After 1,000 training iterations, the model starts to break characters into words:

"\t^T/M—)a yl1aniy eh?pemrisle<yrrsmss A$ewvhvntpdydy oo mprdvt'e obhuas por'ts rers<rry ole  ete't  fte pao swnce lalria sef hhd\n<oryms nAllef> hws iray\n<<Bsson AAlef> aut hhattowr nfrs itatel \n?BTsosn"

After 100,000 iterations, the model generates a surprisingly realistic synthetic chat log, complete with a made-up imgur link:

<Tommy Mullaney> kk
<Tommy Mullaney> jesus christ this airpose
<Other Person> basically on your phone
<Other Person> okay so for the thing to set up a lot more  http://i.imgur.com/3u6JBw.jpg
<Other Person> dunno
<Tommy Mullaney> is shopping all movie flow drive gmail
<Tommy Mullaney> KYACK
<Other Person> haha yeah i've heard a suing aliding squisher this were no squash battery
<Tommy Mullaney> and i i think i can hold
<Other Person> which you mean tho hanga

Understanding the language model

It’s fascinating to examine the conditional character distributions generated by the language model. For example, if you seed the network with “<Tommy Mullaney> “, you’re basically asking it what I’m most likely to say, conditioned on no other context. It turns out my most likely starting character is ‘h’ (~10% of the time, often for ‘hahaha’). It randomly sampled ‘r’ in this case, and you’ll notice that the model then becomes confident that the next character is a vowel.

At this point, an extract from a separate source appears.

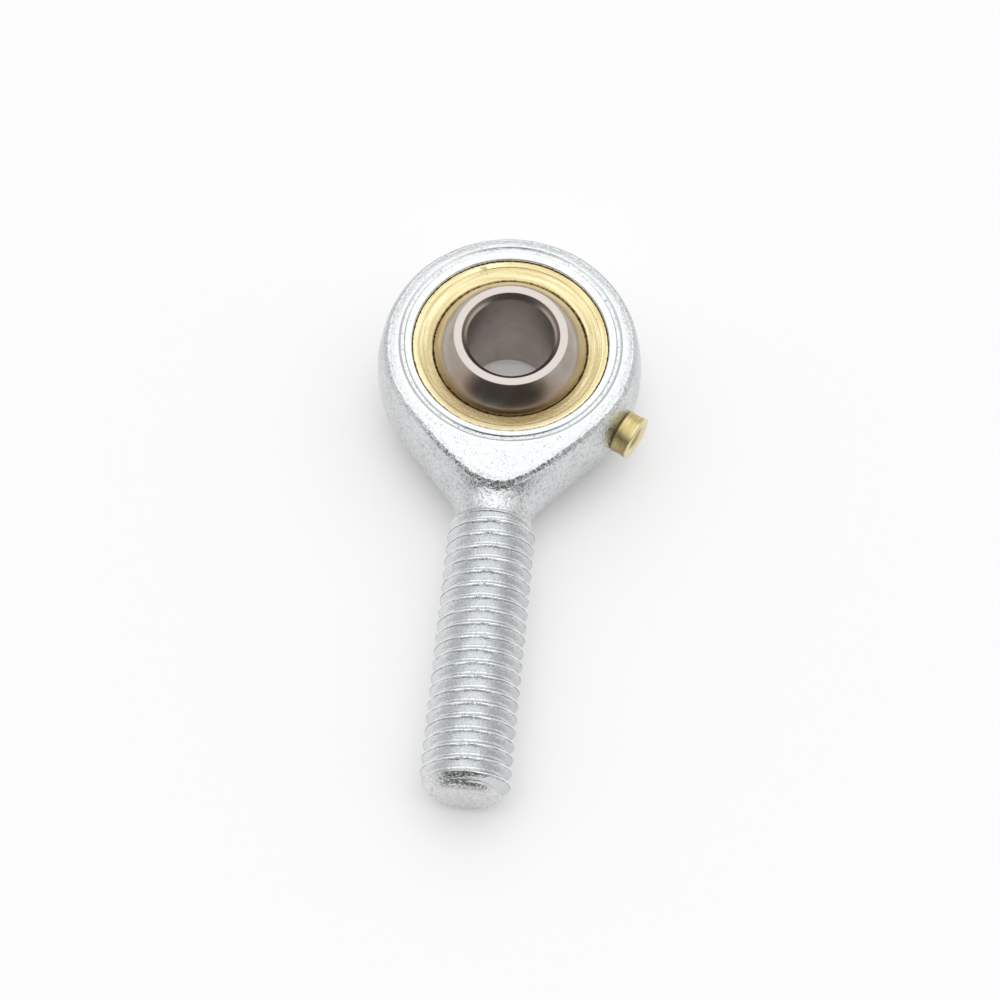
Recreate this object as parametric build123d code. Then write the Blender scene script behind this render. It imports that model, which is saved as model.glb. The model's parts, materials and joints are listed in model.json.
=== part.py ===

Then after sampling ‘i’ it realizes with nearly 90% confidence that the word has to be ‘right’!

Top 5 predictions for char following "<Tommy Mullaney> ":
'h' 0.101372
'i' 0.0835867
'w' 0.0547253
'a' 0.0547076
't' 0.0521722
Top 5 predictions for char following "<Tommy Mullaney> r":
'e' 0.409155
'i' 0.358729
'o' 0.0960816
'a' 0.0718429
'u' 0.0506499
Top 5 predictions for char following "<Tommy Mullaney> ri":
'g' 0.875222
'd' 0.0680318
't' 0.0138404
'n' 0.00903321
's' 0.00446325
Top 5 predictions for char following "<Tommy Mullaney> rig":
'h' 0.981275
'u' 0.00404702
'g' 0.00294782
'r' 0.00264764
'i' 0.00181549
Top 5 predictions for char following "<Tommy Mullaney> righ":
't' 0.977532
'e' 0.00597925
' ' 0.00362782
'\n' 0.00311822
'i' 0.00264616
<Tommy Mullaney> right

Building an autocomplete

Given these conditional character distributions, you can create a simple ‘autocomplete’ that generates the most probable replies to a given prompt. Instead of randomly sampling from the model, we’ll use a modified beam search to pick out the most likely sequences of characters, subject to a few diversity constraints.

Here are a few examples:

Prompt:
<Tommy Mullaney>

Autocomplete: 
1. wow
2. lol
3. true
4. tough
5. hahaha

Prompt:
<Other Person> yo
<Tommy Mullaney> 

Autocomplete: 
1. ok
2. yo!
3. ...
4. woo
5. good

Prompt:
<Other Person> you around this weekend?
<Tommy Mullaney> 

Autocomplete: 
1. yup
2. Yup
3. lol
4. yeah
5. nope

Conclusion

While this autocomplete isn’t going to win any awards, it’s a fun proof-of-concept with clear directions for improvement:

Try using a vocabulary of common words, rather than individual characters, to train the LSTM. This would make the model less susceptible to typos, though at the cost of some expressiveness (typos are a natural part of my personal GChat language model!).
Try expanding the training dataset to include conversations I had with multiple people.
Try using a simple n-gram model instead of an LSTM to improve speed/performance.
Per Google’s Smart Reply paper, cluster responses into common groups based on semantic intent. Then select from this higher-quality ‘response space’ based on the LSTM’s prediction, rather than proposing the raw sequence generated by the LSTM.
Use these ‘semantic intent’ clusters to eliminate redundant options proposed by the autocomplete.